Create a list of the largest group (# members) in each genre.
WITH temp_table AS (
SELECT
genre,
MAX(member_count) AS max_count
FROM
artist_table
GROUP BY
genre
)
SELECT
genre,
artist,
member_count
FROM
temp_table AS tt
INNER JOIN artist_table AS at
ON tt.genre = at.genre AND tt.max_count = at.member_count
Create a list of the largest group (# members) in each genre.
SELECT
genre,
artist,
member_count
FROM
artist_table
WHERE
rank() OVER (PARTITION BY genre ORDER BY member_count DESC) = 1
Create a list of people who listened to "A Tribe Called Quest" and "Fugees".
WITH temp_table AS (
SELECT
DISTINCT user_id AS user_id
FROM
listen_table
WHERE
artist = 'A Tribe Called Quest'
)
SELECT
DISTINCT user_id AS user_id
FROM
listen_table
WHERE
artist = 'Fugees'
AND
user_id IN (SELECT user_id FROM temp_table)
Create a list of people who listened to "A Tribe Called Quest" and "Fugees".
WITH temp_table AS (
SELECT
DISTINCT user_id AS user_id
FROM
listen_table
WHERE
artist = 'A Tribe Called Quest'
)
SELECT
DISTINCT user_id AS user_id
FROM
listen_table AS lt
WHERE
artist = 'Fugees'
AND
EXISTS (
SELECT
1
FROM
temp_table
WHERE
temp_table.user_id = lt.user_id)
Create a list of people who listened to "A Tribe Called Quest" and "Fugees".
WITH tribe_table AS (
SELECT
DISTINCT user_id AS user_id
FROM
listen_table
WHERE
artist = 'A Tribe Called Quest'
)
WITH fugee_table AS (
SELECT
DISTINCT user_id AS user_id
FROM
listen_table
WHERE
artist = 'Fugees'
)
SELECT
user_id
FROM
tribe_table AS tt
JOIN fugee_table AS ft
ON tt.user_id = ft.user_id
Look, a self join!
Count whether more songs are listened to on the weekends or weekdays.
SELECT
CASE
WHEN extract('dow' from listen_date) > 5 THEN 'weekend'
ELSE 'weekday'
END AS weekend_or_not,
COUNT(*)
FROM
listen_table AS lt
GROUP BY
weekend_or_not
Create a list of users and the first artist they listened to.
WITH temp_table AS (
SELECT
user_id,
artist,
rank() OVER (PARTITION BY user_id ORDER BY listen_date ASC)
FROM
listen_table
)
SELECT
user_id,
artist
FROM
temp_table
WHERE
rank = 1
Temp tables are faster when many tables.

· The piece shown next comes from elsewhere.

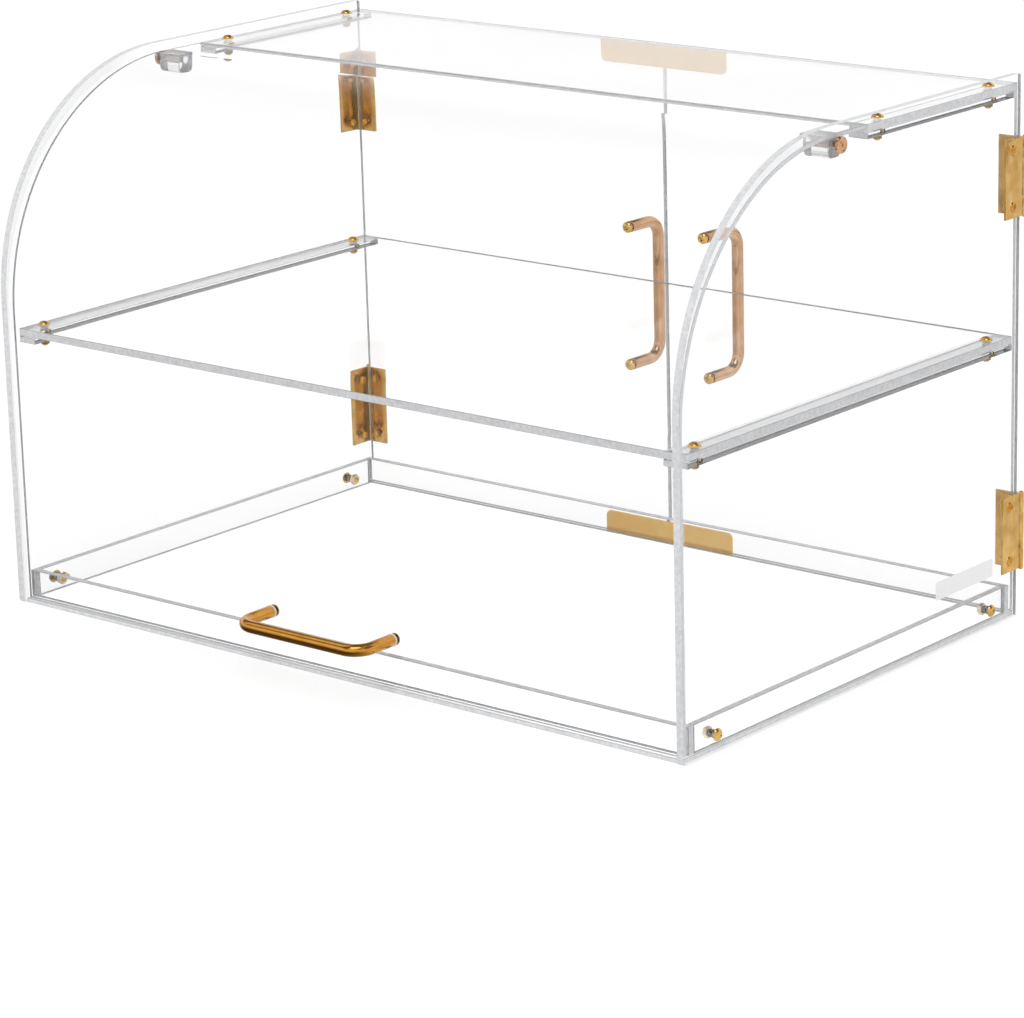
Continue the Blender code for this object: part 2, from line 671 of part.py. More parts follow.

Joins are faster when using fewer tables.
The way that SQL handles null values is often not how you would expect.
SELECT
genre,
artist,
list_count
FROM
(SELECT
genre,
artist,
COUNT(*) AS listen_count
FROM
listen_table
GROUP BY
genre, artist_id
) AS lt
WHERE
rank() OVER (PARTITION BY genre ORDER BY listen_count DESC) = 1
Assumes each artist only has one genre listing.